Additionally, over a long period of time the receiving socket can spread, making the connection imperfect and subject to arcing. It is strongly advised that, whenever working with these connectors, you check for any sign of blackening or browning on the white plastic shell: This is often a sign that arcing is happening and the connector needs replacing. In extreme cases (for example in vintage pinball machines which often use this style of connector) the whole connector can melt due to the heat from arcing.
An image is shown -
Hard disk drives have basically two connectors, one for power and other for exchanging data with the computer. This second connector is better known as “interface”. The most common hard disk drive interface for end-users is called ATA (Advanced Technology Attachment), while SATA (Serial ATA) interface was created to replace ATA and is becoming more popular these days. After the released of SATA, ATA interface started being also called PATA (Parallel ATA). Another famous interface is called SCSI (Small Computer Systems Interface), but it is targeted to servers and rarely seen on PCs targeted to end-users.
The master/slave jumper on ATA hard drives can be configured in three different ways:
- Master: this means that this drive will be the only one attached to the cable that connects the hard drive to the computer or will be the first drive in a two-drive configuration.
- Slave: this means that this drive will be the second drive attached to the cable that connects the hard drive to the computer.
- CS (Cable Select): this means that you will use a “special” cable (called CS cable) that the configuration of whether a drive will be master or slave will be made by the position of the hard drive on the cable and not by a jumper configuration on the drive.
Cables
HDDs are accessed over one of a number of bus types, including as of 2011 parallel ATA (PATA, also called IDE or EIDE; described before the introduction of SATA as ATA), Serial ATA (SATA), SCSI, Serial Attached SCSI (SAS), and Fibre Channel. Bridge circuitry is sometimes used to connect hard disk drives to buses with which they cannot communicate natively, such as IEEE 1394, USB and SCSI.
Modern hard drives present a consistent interface to the rest of the computer, no matter what data encoding scheme is used internally.
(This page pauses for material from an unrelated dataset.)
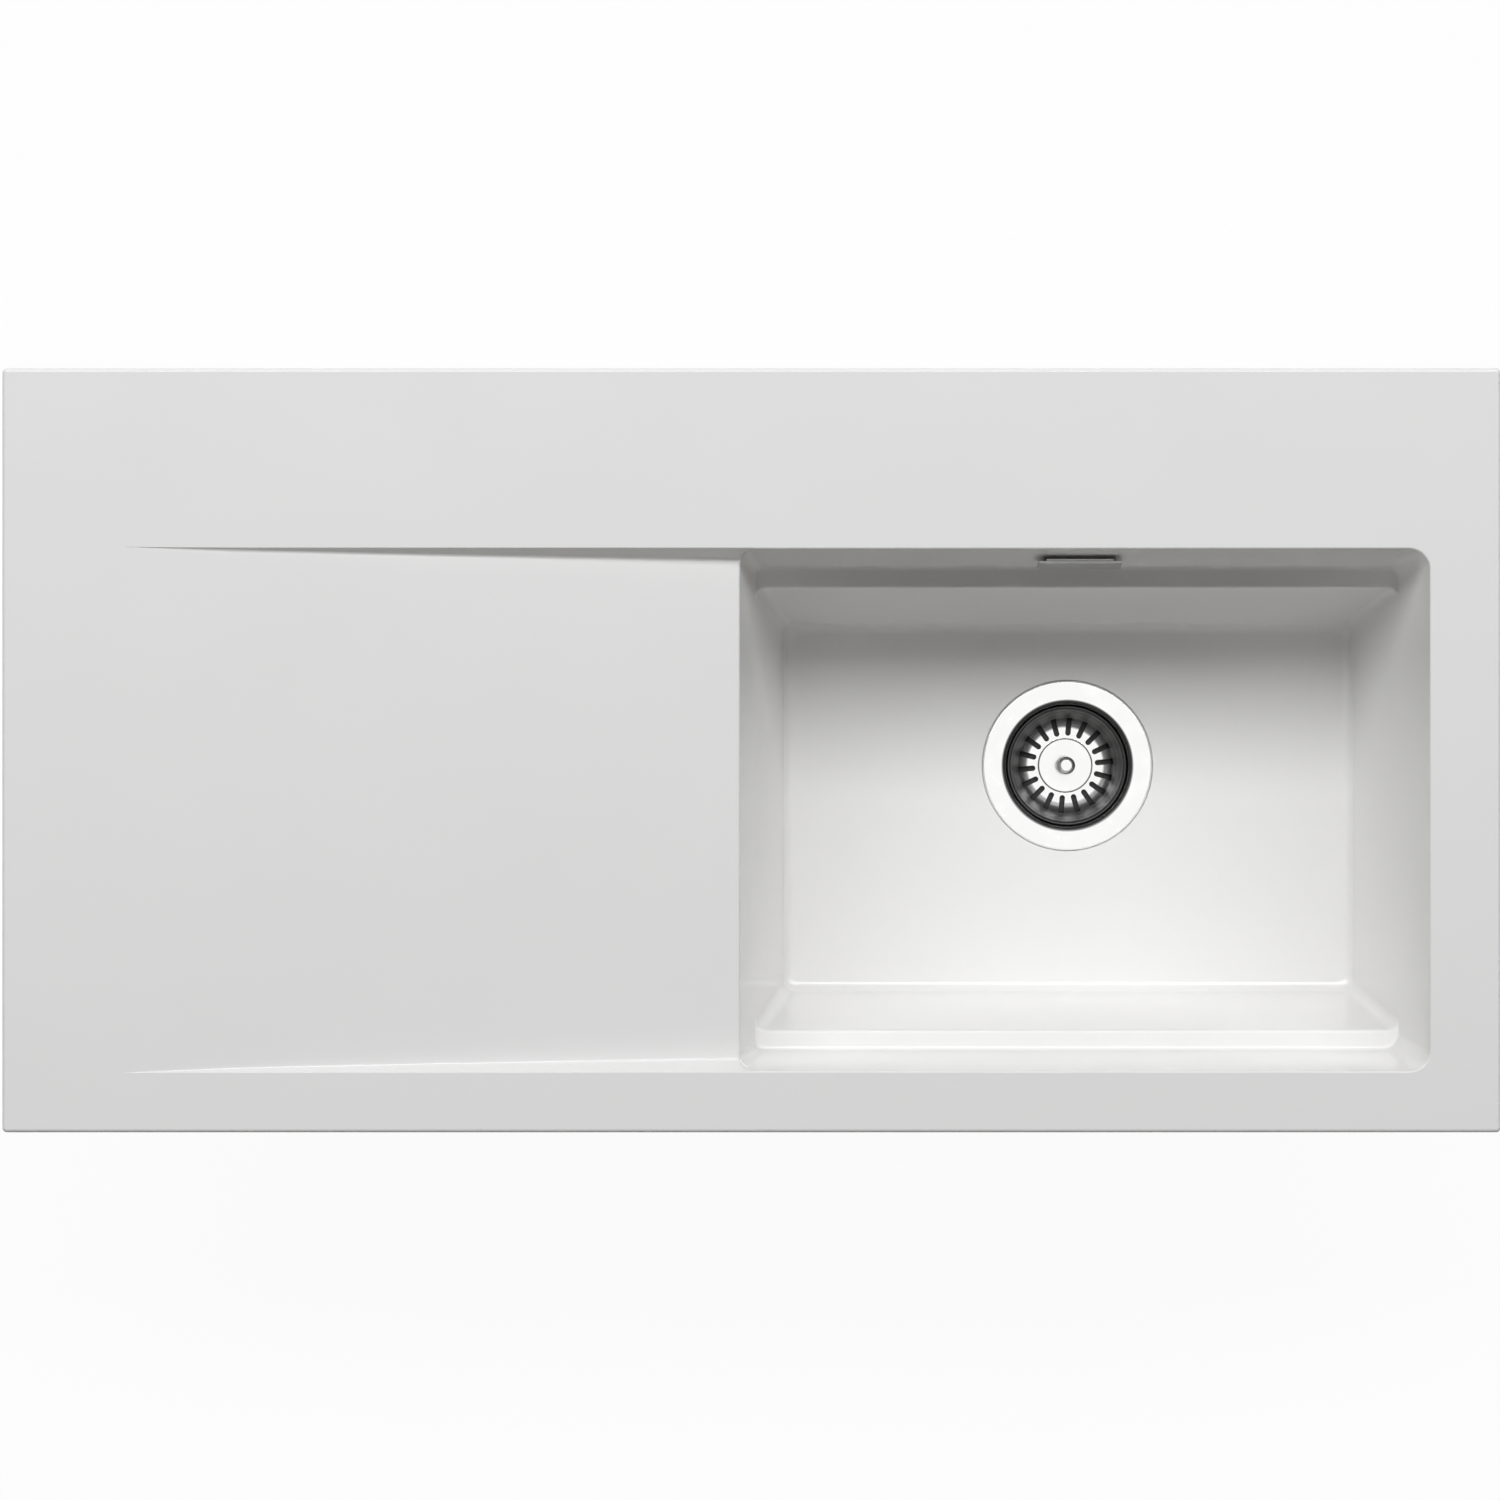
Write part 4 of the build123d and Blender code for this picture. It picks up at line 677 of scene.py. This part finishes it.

Typically a DSP in the electronics inside the hard drive takes the raw analog voltages from the read head and uses PRML and Reed–Solomon error correction90] to decode the sector boundaries and sector data, then sends that data out the standard interface. That DSP also watches the error rate detected by error detection and correction, and performs bad sector remapping, data collection for Self-Monitoring, Analysis, and Reporting Technology, and other internal tasks.
Modern interfaces connect a hard disk drive to a host bus interface adapter (today typically integrated into the "south bridge") with one data/control cable. Each drive also has an additional power cable, usually direct to the power supply unit.
- Small Computer System Interface (SCSI), originally named SASI for Shugart Associates System Interface, was standard on servers, workstations, Commodore Amiga, and Apple Macintosh computers through the mid-1990s, by which time most models had been transitioned to IDE (and later, SATA) family disks. The range limitations of the data cable allows for external SCSI devices.
- Integrated Drive Electronics (IDE), later standardized under the name AT Attachment (ATA, with the alias P-ATA or PATA (Parallel ATA) retroactively added upon introduction of SATA) moved the HDD controller from the interface card to the disk drive. This helped to standardize the host/contoller interface, reduce the programming complexity in the host device driver, and reduced system cost and complexity. The 40-pin IDE/ATA connection transfers 16 bits of data at a time on the data cable. The data cable was originally 40-conductor, but later higher speed requirements for data transfer to and from the hard drive led to an "ultra DMA" mode, known as UDMA. Progressively swifter versions of this standard ultimately added the requirement for an 80-conductor variant of the same cable, where half of the conductors provides grounding necessary for enhanced high-speed signal quality by reducing cross talk.
- EIDE was an unofficial update (by Western Digital) to the original IDE standard, with the key improvement being the use of direct memory access (DMA) to transfer data between the disk and the computer without the involvement of the CPU, an improvement later adopted by the official ATA standards. By directly transferring data between memory and disk, DMA eliminates the need for the CPU to copy byte per byte, therefore allowing it to process other tasks while the data transfer occurs.
- Fibre Channel (FC) is a successor to parallel SCSI interface on enterprise market. It is a serial protocol. In disk drives usually the Fibre Channel Arbitrated Loop (FC-AL) connection topology is used. FC has much broader usage than mere disk interfaces, and it is the cornerstone of storage area networks (SANs). Recently other protocols for this field, like iSCSI and ATA over Ethernet have been developed as well. Confusingly, drives usually use copper twisted-pair cables for Fibre Channel, not fibre optics. The latter are traditionally reserved for larger devices, such as servers or disk array controllers.
- Serial Attached SCSI (SAS). The SAS is a new generation serial communication protocol for devices designed to allow for much higher speed data transfers and is compatible with SATA. SAS uses a mechanically identical data and power connector to standard 3.5-inch SATA1/SATA2 HDDs, and many server-oriented SAS RAID controllers are also capable of addressing SATA hard drives. SAS uses serial communication instead of the parallel method found in traditional SCSI devices but still uses SCSI commands.
- Serial ATA (SATA). The SATA data cable has one data pair for differential transmission of data to the device, and one pair for differential receiving from the device, just like EIA-422. That requires that data be transmitted serially. A similar differential signaling system is used in RS485, LocalTalk, USB, Firewire, and differential SCSI.